» WHAT NEEDS TO BE DONE: From the line containing "buildBase();" through the line containing "points = [vertex.co", retype each line exactly; include both end lines and nothing beyond them.
● ● ● ● ● ● ●
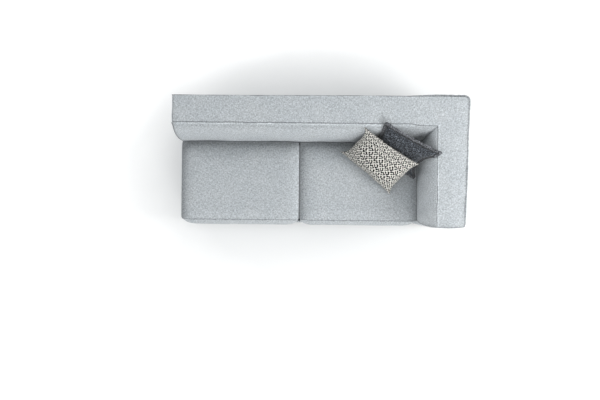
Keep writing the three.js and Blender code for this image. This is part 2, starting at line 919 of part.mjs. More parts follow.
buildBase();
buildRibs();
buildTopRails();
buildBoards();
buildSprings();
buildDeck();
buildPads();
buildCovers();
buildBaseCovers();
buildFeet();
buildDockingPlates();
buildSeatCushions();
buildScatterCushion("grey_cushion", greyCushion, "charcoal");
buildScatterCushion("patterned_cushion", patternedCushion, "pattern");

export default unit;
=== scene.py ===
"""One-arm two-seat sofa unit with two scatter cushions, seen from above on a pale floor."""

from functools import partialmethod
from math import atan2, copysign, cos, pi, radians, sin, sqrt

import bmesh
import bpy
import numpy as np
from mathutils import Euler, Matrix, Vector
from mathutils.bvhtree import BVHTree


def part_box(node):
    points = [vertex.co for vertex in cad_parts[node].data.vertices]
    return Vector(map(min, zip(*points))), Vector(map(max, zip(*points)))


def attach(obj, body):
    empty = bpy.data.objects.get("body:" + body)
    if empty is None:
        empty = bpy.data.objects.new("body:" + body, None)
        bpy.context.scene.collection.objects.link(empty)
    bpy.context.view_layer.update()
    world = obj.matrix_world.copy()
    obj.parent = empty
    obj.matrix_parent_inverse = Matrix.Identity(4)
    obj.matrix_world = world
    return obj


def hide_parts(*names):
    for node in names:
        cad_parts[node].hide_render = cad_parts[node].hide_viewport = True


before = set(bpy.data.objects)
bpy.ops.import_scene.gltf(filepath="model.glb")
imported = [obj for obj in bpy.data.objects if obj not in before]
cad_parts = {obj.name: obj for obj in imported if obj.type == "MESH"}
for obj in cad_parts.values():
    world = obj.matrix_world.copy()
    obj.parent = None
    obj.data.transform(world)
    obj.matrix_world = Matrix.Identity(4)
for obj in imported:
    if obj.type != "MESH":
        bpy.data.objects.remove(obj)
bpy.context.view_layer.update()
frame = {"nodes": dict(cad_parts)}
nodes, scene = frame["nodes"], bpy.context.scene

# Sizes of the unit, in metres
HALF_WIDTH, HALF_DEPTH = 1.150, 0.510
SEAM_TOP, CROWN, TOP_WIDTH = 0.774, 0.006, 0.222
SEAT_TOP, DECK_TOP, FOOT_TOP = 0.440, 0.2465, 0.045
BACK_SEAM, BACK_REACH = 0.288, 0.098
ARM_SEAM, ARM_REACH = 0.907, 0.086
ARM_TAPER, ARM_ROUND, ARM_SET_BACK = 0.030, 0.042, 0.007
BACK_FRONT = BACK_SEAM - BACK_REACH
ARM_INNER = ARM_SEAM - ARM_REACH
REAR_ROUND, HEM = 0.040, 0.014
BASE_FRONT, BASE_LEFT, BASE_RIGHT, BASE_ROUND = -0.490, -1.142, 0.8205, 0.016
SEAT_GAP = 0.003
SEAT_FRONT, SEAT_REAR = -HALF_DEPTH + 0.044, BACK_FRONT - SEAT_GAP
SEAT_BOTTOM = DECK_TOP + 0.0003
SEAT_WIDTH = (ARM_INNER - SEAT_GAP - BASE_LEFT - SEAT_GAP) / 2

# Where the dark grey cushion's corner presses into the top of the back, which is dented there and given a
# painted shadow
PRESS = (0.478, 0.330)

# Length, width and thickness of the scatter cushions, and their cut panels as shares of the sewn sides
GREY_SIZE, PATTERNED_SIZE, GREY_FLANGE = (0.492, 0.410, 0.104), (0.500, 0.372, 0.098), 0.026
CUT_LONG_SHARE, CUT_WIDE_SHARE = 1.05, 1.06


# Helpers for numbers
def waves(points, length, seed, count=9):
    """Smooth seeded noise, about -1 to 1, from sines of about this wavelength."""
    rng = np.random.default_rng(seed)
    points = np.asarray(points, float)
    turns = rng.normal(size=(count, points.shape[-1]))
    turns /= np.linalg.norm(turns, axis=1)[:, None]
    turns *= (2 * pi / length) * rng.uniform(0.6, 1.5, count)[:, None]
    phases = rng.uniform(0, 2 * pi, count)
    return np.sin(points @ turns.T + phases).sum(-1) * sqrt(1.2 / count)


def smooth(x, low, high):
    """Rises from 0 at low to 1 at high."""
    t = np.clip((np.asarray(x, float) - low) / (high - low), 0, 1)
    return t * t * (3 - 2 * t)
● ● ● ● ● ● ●
» FINAL RESULT:
buildBase();
buildRibs();
buildTopRails();
buildBoards();
buildSprings();
buildDeck();
buildPads();
buildCovers();
buildBaseCovers();
buildFeet();
buildDockingPlates();
buildSeatCushions();
buildScatterCushion("grey_cushion", greyCushion, "charcoal");
buildScatterCushion("patterned_cushion", patternedCushion, "pattern");

export default unit;
=== scene.py ===
"""One-arm two-seat sofa unit with two scatter cushions, seen from above on a pale floor."""

from functools import partialmethod
from math import atan2, copysign, cos, pi, radians, sin, sqrt

import bmesh
import bpy
import numpy as np
from mathutils import Euler, Matrix, Vector
from mathutils.bvhtree import BVHTree


def part_box(node):
    points = [vertex.co for vertex in cad_parts[node].data.vertices]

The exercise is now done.